We did a couple of things to try and get her into going. The other day I took her to the playground/play area behind the school itself. A friend suggested I do that to get them used to the school itself. It’s a cute space that looks like a smaller version of the large playground in my neighborhood. Plus it had a small amphitheater and I got to explain what that was, too. She had a fun time with that. Yesterday we took her shopping for her school uniforms (white shirts and navy blue pants and skirts). That sucked trying to get stuff in the madhouse the day BEFORE the older kids started school. Still, she was still worried about going. I told Susan to call the school and see if we could have Sophia tour the classroom and we were able to go there today. It’s smaller than her head start classroom, but basically looks just like it. We met with the two teachers who run the class and will be teaching the 22 students in this year’s class (last year it was 16). They explained to me and Susan the rules in the class, which keeps the other kids from bullying each other. Susan was listening intently, I was watching Sophia play with the dollhouse they had there. They both calmed down a lot after that school visit.
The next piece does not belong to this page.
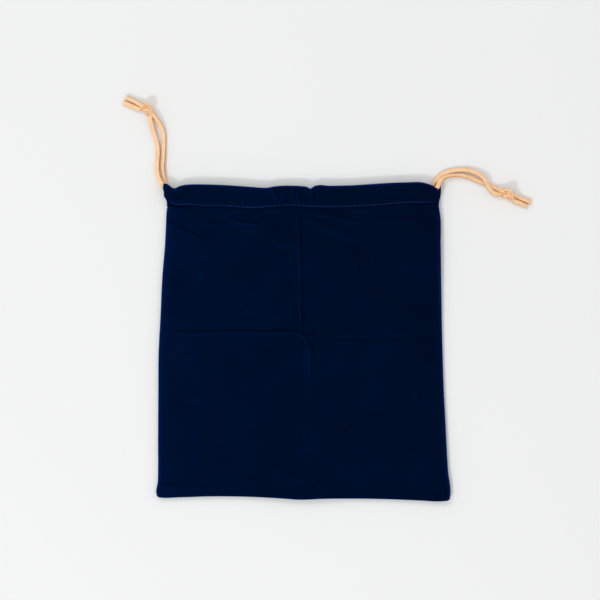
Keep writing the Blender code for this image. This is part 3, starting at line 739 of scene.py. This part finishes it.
def fold_relief(x, y):
    """Height and rubbed pile that the front panel's folds, wrinkles and marks add; on the ridges the lighter
    pile is partly a painted highlight.
    """
    height = np.zeros(x.shape)
    nap = np.zeros(x.shape)
    for places, half, rise, rub in FOLDS:
        gap, along = near_line(x, y, places)
        fade = smooth(np.minimum(along, 1.0 - along) * 5.0)
        shape = np.exp(-(gap / half) ** 2) * fade
        height += rise * shape
        # Lighter pile along each fold: partly rubbed pile, partly a painted highlight on the ridge.
        nap += RUBBED_PILE_AND_RIDGE_HIGHLIGHT * rub * np.exp(-(gap / (0.7 * half)) ** 2) * fade
    for px, py, half, rub in MARKS:
        nap += NAP_MARK * rub * np.exp(-((x - px) ** 2 + (1.6 * (y - py)) ** 2) / half ** 2)
    return height, nap


def painted_light_and_shade(x, y, height):
    """Painted light and shade on the pile: lighter on slopes that face the key light at the bottom left,
    darker on slopes that face away, a painted rim sheen along the sides, and a painted fall-off of light from
    left to right.
    """
    if len(x) < 2:
        return np.zeros(x.shape)
    across = np.gradient(height, axis=1) / np.gradient(x, axis=1)
    up = np.gradient(height, axis=0) / np.gradient(y, axis=0)
    # Painted light and shade: slopes facing the key light at the bottom left are lightened, slopes facing
    # away are darkened.
    painted_slope_shade = PAINTED_SLOPE_SHADE * (0.65 * across + 0.76 * up)
    painted_slope_shade = np.where(painted_slope_shade > 0, PAINTED_SLOPE_LIGHT * painted_slope_shade, PAINTED_SLOPE_DARK * painted_slope_shade)
    # Painted rim sheen: lighter along both sides of the panel, and a little lighter over a wider band along
    # its left side.
    painted_rim_sheen = 0.55 * np.exp(-(side_gap(x) / 1.1) ** 2) + 0.07 * np.exp(-((x - x[:, :1]) / 6.5) ** 4)
    # Painted fall-off of light across the panel: lighter at the left, darker at the right.
    return np.clip(painted_slope_shade, -0.95, 0.9) + painted_rim_sheen - PAINTED_LIGHT_SWEEP * x / 100.0


def panel_sheet(right_edge):
    """Places of a panel's outer layer, as rows from the bottom fold to the top fold."""
    turn_out = (PRESS + CLOTH) / 2
    casing_out = (CHANNEL + CLOTH) / 2
    columns = graded(0.0, 200.0, 1.25, 0.75, [(100.0, 14.0), (0.0, 3.0), (200.0, 3.0)]) / 200.0
    low = graded(0.0, 196.0, 1.4, 0.75, [(0.0, 3.0), (116.0, 8.0), (186.0, 12.0)]) / 196.0
    high = graded(casing_out, 27.0, 0.9, 0.8, [])[::-1]
    x = np.tile(-101.0 + 198.0 * columns, (len(low) + len(high) - 1, 1))
    low_share = np.tile(low[:, None], (1, len(columns)))
    for _ in range(3):
        floor_y = read_edge(BOTTOM_EDGE, x[:len(low)]) + turn_out
        y_low = floor_y + low_share * (at_depth(x[:len(low)], 27.0) - floor_y)
        y_high = at_depth(x[len(low):], high[1:, None])
        y = np.vstack((y_low, y_high))
        inset = np.where(casing_depth(x, y) > SLIT_DEPTH, turn_out, 0.0)
        left = read_edge(LEFT_EDGE, y) + inset
        right = read_edge(right_edge, y) - inset
        x = left + columns * (right - left)
    slit_row = int(np.searchsorted(-casing_depth(x, y)[:, 0], -SLIT_DEPTH))
    return x, y, slit_row


def side_gap(x):
    """Distance to the nearer side of the panel."""
    return np.minimum(x - x[:, :1], x[:, -1:] - x)


def front_heights(x, y):
    """Height of the front panel's outer layer, and its pile value with painted light and shade added."""
    depth = casing_depth(x, y)
    from_bottom = y - y[:1]
    side = 1.0 - smooth((side_gap(x) - RIM_FLAT) / RIM_SLOPE)
    bottom = 1.0 - smooth((from_bottom - RIM_FLAT) / RIM_SLOPE)
    hem = 1.0 - smooth((depth - SLIT_DEPTH) / HEM_SLOPE)
    rise = np.maximum(np.maximum(side, bottom), hem)
    middle = layer_height(1) + MIDDLE_LOFT
    opened = layer_height(0) + 2 * CHANNEL + PRESS - layer_height(3)
    lanes = LANE_RIPPLE * np.cos((depth - UPPER_LANE) / (LOWER_LANE - UPPER_LANE) * 2 * math.pi)
    height = middle + (layer_height(3) - middle) * rise + (opened + lanes) * channel_rise(depth)
    pinch = FRONT_PINCH * np.exp(-((depth - STITCH_DEPTH) / PINCH_WIDTH) ** 2)
    relief, nap = fold_relief(x, y)
    # Painted light and shade from the relief's slopes, a painted rim sheen and a painted left-to-right
    # fall-off of light.
    painted_shading = painted_light_and_shade(x, y, relief - pinch)
    relief = np.maximum(relief, -0.03 - 2.0 * (1.0 - channel_rise(depth)))
    return height - pinch + relief + whole_lift(x, y), nap + painted_shading


def back_heights(x, y):
    """Height and pile of the back panel's outer layer."""
    depth = casing_depth(x, y)
    pinch = BACK_PINCH * np.exp(-((depth - STITCH_DEPTH) / PINCH_WIDTH) ** 2)
    return layer_height(0) + pinch + whole_lift(x, y), np.zeros(x.shape)


def turn_profile(steps, change):
    """Outward and upward travel of a half-round fold, in steps."""
    angle = math.pi * np.arange(1, steps + 1) / steps
    return abs(change) / 2 * np.sin(angle), change / 2 * (1.0 - np.cos(angle))


def allowance_rows(edge, outward, along, change, mitre_far_end):
    """Points of a turned-in seam allowance: the fold, then the flat strip inside."""
    out, up = turn_profile(TURN_STEPS, change)
    rows = [edge + outward * o + UP * u for o, u in zip(out, up)]
    from_start = np.linalg.norm(edge - edge[0], axis=1)
    from_end = np.linalg.norm(edge - edge[-1], axis=1)
    for share in ALLOWANCE_SHARES:
        inward = ALLOWANCE * share
        shift = (inward + MITRE_GAP) * (1.0 - smooth(from_start / MITRE_LENGTH))
        if mitre_far_end:
            shift -= (inward + MITRE_GAP) * (1.0 - smooth(from_end / MITRE_LENGTH))
        rows.append(rows[TURN_STEPS - 1] - outward * inward + shift[:, None] * along)
    return rows


def casing_rows(edge, change, flap_base):
    """Points of the top fold and of the flap that it lays inside the panel."""
    out, up = turn_profile(CASING_STEPS, change)
    share = (edge[:, 0] - edge[0, 0]) / (edge[-1, 0] - edge[0, 0])
    inner_x = FLAP_SPAN[0] + share * (FLAP_SPAN[1] - FLAP_SPAN[0])
    rows = []
    for k, (o, u) in enumerate(zip(out, up), start=1):
        moved = max(0.0, 2.0 * k / CASING_STEPS - 1.0)
        x = edge[:, 0] + (inner_x - edge[:, 0]) * moved
        y = edge[:, 1] + read_edge(TOP_EDGE, x) - read_edge(TOP_EDGE, edge[:, 0])
        rows.append(np.column_stack((x, y + o, edge[:, 2] + u)))
    for depth in FLAP_DEPTHS:
        y = at_depth(inner_x, depth)
        z = flap_base + (CHANNEL - PRESS) * channel_rise(depth) + whole_lift(inner_x, y)
        rows.append(np.column_stack((inner_x, y, z)))
    return rows


def make_panel(name, right_edge, heights, up_sign, material):
    """One velvet panel: a single sheet with its casing and seam allowances folded in."""
    x, y, slit_row = panel_sheet(right_edge)
    z, nap = heights(x, y)
    grid = np.stack((x, y, z), axis=-1)
    rows, columns = x.shape
    points = [grid.reshape(-1, 3)]
    pile_and_painted_light = [nap.reshape(-1)]
    faces = []
    index = np.arange(rows * columns).reshape(rows, columns)
    faces.append(quads(index))
    total = rows * columns
    flap_base = layer_height(1) if up_sign > 0 else layer_height(2)
    edges = [
        (index[:slit_row, 0], lambda e: allowance_rows(e, np.array((-1.0, 0, 0)), np.array((0, 1.0, 0)),
                                                       up_sign * PRESS, False)),
        (index[:slit_row, -1], lambda e: allowance_rows(e, np.array((1.0, 0, 0)), np.array((0, 1.0, 0)),
                                                        up_sign * PRESS, False)),
        (index[0, :], lambda e: allowance_rows(e, np.array((0, -1.0, 0)), np.array((1.0, 0, 0)),
                                               up_sign * PRESS, True)),
        (index[-1, :], lambda e: casing_rows(e, up_sign * CHANNEL, flap_base)),
    ]
    flat = grid.reshape(-1, 3)
    for line, make_rows in edges:
        added = make_rows(flat[line])
        block = np.vstack([line[None, :], total + np.arange(len(added) * len(line)).reshape(len(added), -1)])
        faces.append(quads(block))
        points.extend(added)
        # The folded edges and seam allowances get a painted rim sheen in their pile value.
        pile_and_painted_light.extend(np.full(len(line), PAINTED_RIM_SHEEN) for _ in added)
        total += len(added) * len(line)
    data = bpy.data.meshes.new(name)
    data.from_pydata((np.vstack(points) * MM).tolist(), [], np.vstack(faces).tolist())
    # The nap attribute: rubbed pile and marks, with painted light, painted shade and painted rim sheen added.
    attribute = data.attributes.new("nap", 'FLOAT', 'POINT')
    attribute.data.foreach_set("value", np.clip(np.concatenate(pile_and_painted_light), -1.0, 1.0).astype(np.float32))
    obj = bpy.data.objects.new(name, data)
    bpy.context.collection.objects.link(obj)
    tidy_normals(data)
    data.materials.append(material)
    data.shade_smooth()
    thick = obj.modifiers.new("cloth", 'SOLIDIFY')
    thick.thickness = CLOTH * MM
    thick.offset = 0.0
    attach(obj, "root")
    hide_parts(name)


def quads(index):
    """Faces of a grid of point numbers."""
    a, b = index[:-1, :-1], index[:-1, 1:]
    c, d = index[1:, 1:], index[1:, :-1]
    return np.stack((a, b, c, d), axis=-1).reshape(-1, 4)


def tidy_normals(data):
    """Turns all faces of a mesh the same way."""
    mesh = bmesh.new()
    mesh.from_mesh(data)
    bmesh.ops.recalc_face_normals(mesh, faces=mesh.faces)
    mesh.to_mesh(data)
    mesh.free()


# ---------------------------------------------------------------- thread

def stitch_row(name, line, face, material):
    """Stitches along a line of (x, y, z) places; face is +1 for thread on top, -1 underneath."""
    line = even_points(np.array(line, float), STITCH_PITCH / STITCH_PARTS)
    corners = []
    faces = []
    ring = np.linspace(0.0, 2 * math.pi, THREAD_SIDES, endpoint=False)
    for begin in range(0, len(line) - STITCH_PARTS, STITCH_PARTS):
        span = line[begin:begin + STITCH_PARTS]
        heading = span[-1] - span[0]
        heading[2] = 0.0
        heading /= np.linalg.norm(heading)
        across = np.cross(UP, heading)
        shares = np.array(STITCH_SHARES)
        rises = np.array(STITCH_RISES) * face
        sway = STITCH_SWAY * math.sin(begin * 1.7)
        middle = span[0] + (span[-1] - span[0]) * shares[:, None]
        middle = middle + UP * rises[:, None] + across * (sway * np.sin(shares * math.pi))[:, None]
        start = len(corners)
        for centre in middle:
            for angle in ring:
                corners.append(centre + (across * math.cos(angle) + UP * math.sin(angle)) * THREAD_RADIUS)
        for i in range(len(middle) - 1):
            for k in range(THREAD_SIDES):
                after = (k + 1) % THREAD_SIDES
                low = start + i * THREAD_SIDES
                high = low + THREAD_SIDES
                faces.append((low + k, low + after, high + after, high + k))
        faces.append(tuple(start + k for k in range(THREAD_SIDES))[::-1])
        last = start + (len(middle) - 1) * THREAD_SIDES
        faces.append(tuple(last + k for k in range(THREAD_SIDES)))
    data = bpy.data.meshes.new(name)
    data.from_pydata((np.array(corners) * MM).tolist(), [], faces)
    data.materials.append(material)
    data.shade_smooth()
    obj = bpy.data.objects.new(name, data)
    bpy.context.collection.objects.link(obj)
    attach(obj, "root")
    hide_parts(name)


def make_stitching(material):
    """The rows of stitches below both casings, and the seam."""
    x = np.linspace(*STITCH_SPAN, 240)
    y = read_edge(STITCH_LINE, x)
    top = front_heights(x[None, :], y[None, :])[0][0] + CLOTH / 2
    stitch_row("front_casing_stitching", np.column_stack((x, y, top)), 1, material)
    under = back_heights(x[None, :], y[None, :])[0][0] - CLOTH / 2
    stitch_row("back_casing_stitching", np.column_stack((x, y, under)), -1, material)
    side_y = np.linspace(SEAM_TOP, SEAM_BOTTOM, 160)
    left = np.column_stack((read_edge(LEFT_EDGE, side_y) + SEAM_INSET, side_y))
    bottom_x = np.linspace(left[-1, 0] + 1.5, read_edge(RIGHT_EDGE, SEAM_BOTTOM) - 2.5, 160)
    bottom = np.column_stack((bottom_x, read_edge(BOTTOM_EDGE, bottom_x) + SEAM_INSET))
    right = np.column_stack((read_edge(RIGHT_EDGE, side_y) - SEAM_INSET, side_y))[::-1]
    seam = np.vstack((left, bottom, right))
    height = layer_height(1.5) + whole_lift(seam[:, 0], seam[:, 1])
    stitch_row("seam_stitching", np.column_stack((seam, height)), 1, material)


# ---------------------------------------------------------------- run

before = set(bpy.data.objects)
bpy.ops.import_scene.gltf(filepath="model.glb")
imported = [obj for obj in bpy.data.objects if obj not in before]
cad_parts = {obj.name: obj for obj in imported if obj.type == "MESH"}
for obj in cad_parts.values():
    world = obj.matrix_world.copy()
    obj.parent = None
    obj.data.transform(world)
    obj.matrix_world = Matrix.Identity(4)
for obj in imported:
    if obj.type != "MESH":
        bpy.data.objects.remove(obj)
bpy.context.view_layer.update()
make_camera()
make_stage()
suede = suede_material()
tied = tie_knot(KNOT_SPACING, KNOT_ROUNDS)
make_drawcord("left", (LEFT_FRONT_STRAND, LEFT_BACK_STRAND), LEFT_TAILS, LEFT_LANE, LOWER_LANE,
              LEFT_KNOT, LEFT_TURNS, tied, suede)
make_drawcord("right", (RIGHT_FRONT_STRAND, RIGHT_BACK_STRAND), RIGHT_TAILS, RIGHT_LANE, UPPER_LANE,
              RIGHT_KNOT, RIGHT_TURNS, tied, suede)
velvet = velvet_material()
make_panel("back_panel", BACK_RIGHT_EDGE, back_heights, 1, velvet)
make_panel("front_panel", RIGHT_EDGE, front_heights, -1, velvet)
make_stitching(thread_material())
After leaving the school, Sophia still seemed sad; this time it was because she didn’t want to leave the school.

My Own Private Hell

I know I’ve been way out of touch for a while, even worse than when I was neck deep in writing and pre-production of my web series. Actually that’s kind of the root of what’s been going on. In May, is was starting to rehearse for the second episode of “Calling Home” but I didn’t have everyone. I couldn’t get in touch with our lead at all. I kept trying to contact him with no luck and it meant pushing back the shoot date of the series. At the end of May, it was evident that I had to let our lead go. This meant having to recast the role and then reshoot the first episode. I really hated it but that’s what I had to do, but I still haven’t recast the role yet. I can’t find Latino actors willing to commit to the role and the time for it, or who are right for it. This was the problem I had in January and it’s now grown more troublesome now.
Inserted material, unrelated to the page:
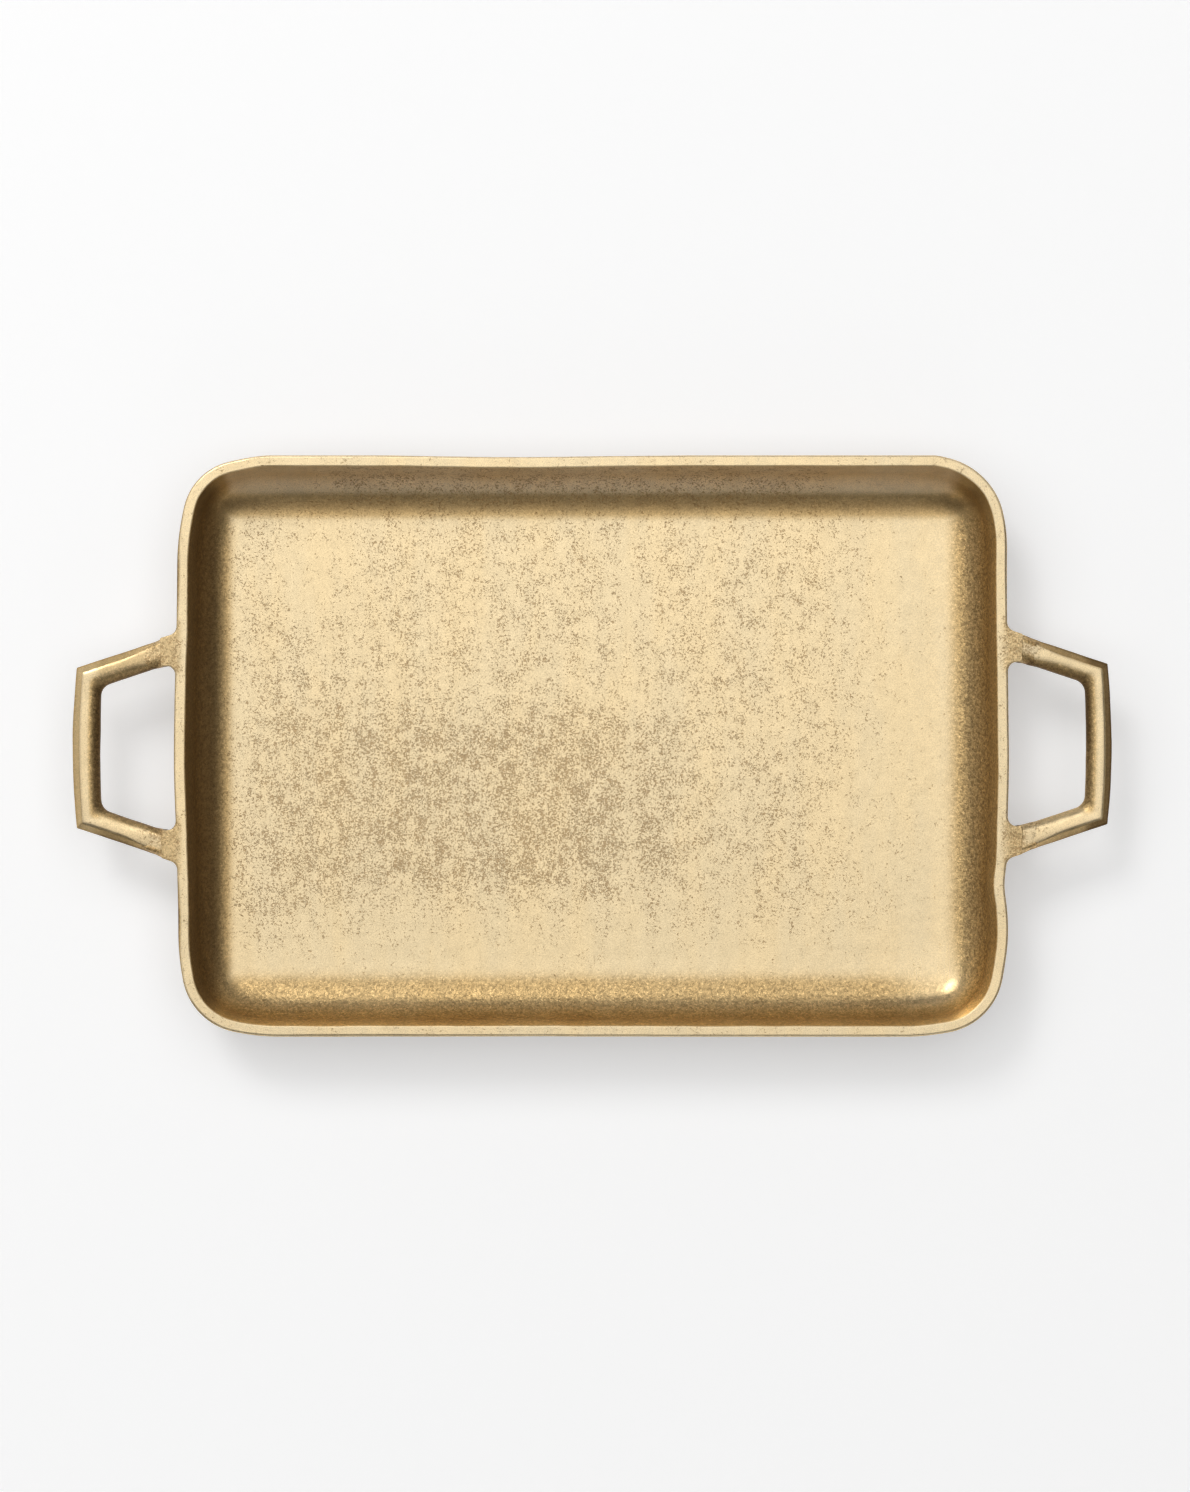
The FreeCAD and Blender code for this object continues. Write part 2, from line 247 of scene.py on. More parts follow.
def outline():
    """The rim's outer edge, anticlockwise from the middle of the lower right corner.

    Returns the plain points, the points with lugs, and the number of columns on an end and on a long side.
    """
    run = {name: corner_run(corner) for name, corner in CORNERS.items()}

    def end_side(lower, upper, shift, mirror):
        """An end of the tray from its lower corner's middle to its upper corner's middle."""
        low = -HALF_WIDTH + run[lower]
        high = HALF_WIDTH - run[upper]
        before = half_corner((HALF_LENGTH, low), -math.pi / 2, -1, CORNERS[lower])[::-1]
        after = half_corner((HALF_LENGTH, high), math.pi / 2, 1, CORNERS[upper])
        ways = [np.vstack([before, side, after]) for side in side_columns(low, high, shift)]
        return [way[::-1] * (-1, 1) for way in ways] if mirror else ways

    def long_side(right, left, mirror):
        """The +Y side from its right corner's middle to its left corner's middle."""
        start = HALF_LENGTH - run[right]
        end = -HALF_LENGTH + run[left]
        before = half_corner((start, HALF_WIDTH), 0, -1, CORNERS[right])[::-1]
        after = half_corner((end, HALF_WIDTH), math.pi, 1, CORNERS[left])
        x = np.linspace(start, end, LONG_SIDE_POINTS)
        points = np.vstack([before, np.column_stack([x, np.full(len(x), HALF_WIDTH)]), after])
        return points[::-1] * (1, -1) if mirror else points

    right, right_out = end_side("lower_right", "upper_right", HANDLE_SHIFT, False)
    left, left_out = end_side("lower_left", "upper_left", -HANDLE_SHIFT, True)
    top = long_side("upper_right", "upper_left", False)
    bottom = long_side("lower_right", "lower_left", True)
    plain = np.vstack([right[:-1], top[:-1], left[:-1], bottom[:-1]])
    lugged = np.vstack([right_out[:-1], top[:-1], left_out[:-1], bottom[:-1]])
    return plain, lugged, len(right) - 1, len(top) - 1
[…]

In addition a few things happened at the exact same time. I was in communication with a couple of women that I was interested in going out with. Things were going well at the time, but I was insanely busy. With the Democratic primaries still undecided, since mid-April every Tuesday (normally my day off) I worked an OT shift to help with the extended news coverage. This limited any time to go out with anyone. Still I tried to eke out some time for me. However in the time it took to make time, almost all the women I was talking to found a relationship. Others disappeared, sort of like my actor. So many people “abandoning” me at one time just shoved me down and threw me into a serious depression. When I get depressed, I tend to abandon the world the way I felt I was abandoned. Doesn’t help the depression or correcting anything. My work suffers (very few people at work knew something was up and my ability to do my job was lackluster to say the least), my creativity suffers (haven’t really written anything for the series or anything else; and this is the first blog I’ve posted in how long?), and relationships suffer. I’ve missed birthdays of Myspace friends while racking up lots of points on Pack Rat on Facebook, which basically means I’ve been pretty useless for the last two months.

I at least want to apologize for not keeping up with some people and missing a bunch of people’s birthdays. Most of all I’m sorry for being so far out of touch with folks. Only now I’m starting to come out of it, but I’m still buried in my own little hell. I no longer have to put “Get out of bed” on a to-do list, but other stuff is still a struggle.